Your closing should be:

  • Accurate: reflects what the client actually said.
  • Structured: recap → next step → time/owner/action.
  • Diplomatically firm: confident, not aggressive.
  • Decision-friendly: offers a simple path forward.

Model closing (spoken-style).

> “To recap, we agreed the main priority is reducing manual reporting, and the key constraint is bandwidth this quarter. On price, it sounds like the timing of the spend is the main issue rather than the overall budget. The next step is a 45-minute session with your IT lead to validate the assumptions and agree what a phased start could look like. Can we lock in a time now so it doesn’t drift? I can do Tuesday at 10:00 or Wednesday at 15:00.”

In the activity, you will write your own closing for Maya, using the same scenario and aiming for the same level of clarity.

Practice & Feedback

Write what you would say out loud in the final minute of the call with Maya: a short recap + next steps.

Requirements:

  • Length: 110–160 words.
  • Include: (1) recap signal, (2) priority + constraint, (3) one sentence that captures what is behind the objections (price and timing), (4) next step with purpose, (5) a clear commitment question with a date/time option and an owner (e.g., Maya + IT lead).
  • Use at least three phrases from the chunk bank (e.g., “To recap…”, “What would need to be true…”, “Can we lock in a time now…?”).

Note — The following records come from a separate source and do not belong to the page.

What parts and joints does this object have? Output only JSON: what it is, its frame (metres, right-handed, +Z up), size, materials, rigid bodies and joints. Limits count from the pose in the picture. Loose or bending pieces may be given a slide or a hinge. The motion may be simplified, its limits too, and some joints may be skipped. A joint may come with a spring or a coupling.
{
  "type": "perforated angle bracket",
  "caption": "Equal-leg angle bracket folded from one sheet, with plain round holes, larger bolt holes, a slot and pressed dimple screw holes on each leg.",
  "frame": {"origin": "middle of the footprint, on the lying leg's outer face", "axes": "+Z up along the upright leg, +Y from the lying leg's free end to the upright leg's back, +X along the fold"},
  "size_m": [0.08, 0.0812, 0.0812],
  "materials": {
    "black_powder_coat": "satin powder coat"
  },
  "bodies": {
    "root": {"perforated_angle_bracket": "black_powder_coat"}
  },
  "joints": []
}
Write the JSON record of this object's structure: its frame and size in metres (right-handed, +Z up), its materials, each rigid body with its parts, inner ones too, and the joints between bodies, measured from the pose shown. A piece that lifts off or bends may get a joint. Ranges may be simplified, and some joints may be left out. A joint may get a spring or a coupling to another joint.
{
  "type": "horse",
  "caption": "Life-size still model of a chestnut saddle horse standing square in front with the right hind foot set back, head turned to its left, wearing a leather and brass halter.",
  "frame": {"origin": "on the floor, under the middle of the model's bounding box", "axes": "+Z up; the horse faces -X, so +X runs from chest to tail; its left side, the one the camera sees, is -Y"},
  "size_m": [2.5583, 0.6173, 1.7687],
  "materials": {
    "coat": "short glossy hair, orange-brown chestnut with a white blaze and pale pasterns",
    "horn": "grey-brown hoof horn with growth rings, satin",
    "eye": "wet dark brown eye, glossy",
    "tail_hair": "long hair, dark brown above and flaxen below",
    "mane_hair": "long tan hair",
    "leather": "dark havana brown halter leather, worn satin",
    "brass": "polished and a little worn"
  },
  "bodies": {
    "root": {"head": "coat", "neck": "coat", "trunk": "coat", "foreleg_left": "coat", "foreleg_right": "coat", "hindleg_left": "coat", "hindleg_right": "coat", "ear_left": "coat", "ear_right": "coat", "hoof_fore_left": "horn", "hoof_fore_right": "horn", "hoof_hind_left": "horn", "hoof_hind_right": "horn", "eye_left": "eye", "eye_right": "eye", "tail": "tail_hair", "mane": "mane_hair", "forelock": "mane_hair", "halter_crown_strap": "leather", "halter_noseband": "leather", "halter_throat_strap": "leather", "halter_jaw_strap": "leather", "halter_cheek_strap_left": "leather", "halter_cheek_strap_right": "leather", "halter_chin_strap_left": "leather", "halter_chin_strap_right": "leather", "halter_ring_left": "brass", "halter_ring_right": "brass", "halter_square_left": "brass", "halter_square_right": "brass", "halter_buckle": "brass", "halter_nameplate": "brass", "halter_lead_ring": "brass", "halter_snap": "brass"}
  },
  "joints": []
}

Write it as a single spoken paragraph, not bullet points.

Scenario details to include:

  • Client: Maya, Operations Director.
  • Objections: price feels high; timing not ideal this quarter.
  • Real driver: spend timing + internal bandwidth; IT resources need confirming.
  • Desired next step: 45-minute validation session with IT lead to confirm assumptions and discuss phasing.
  • Your aim: lock a time so the deal does not drift.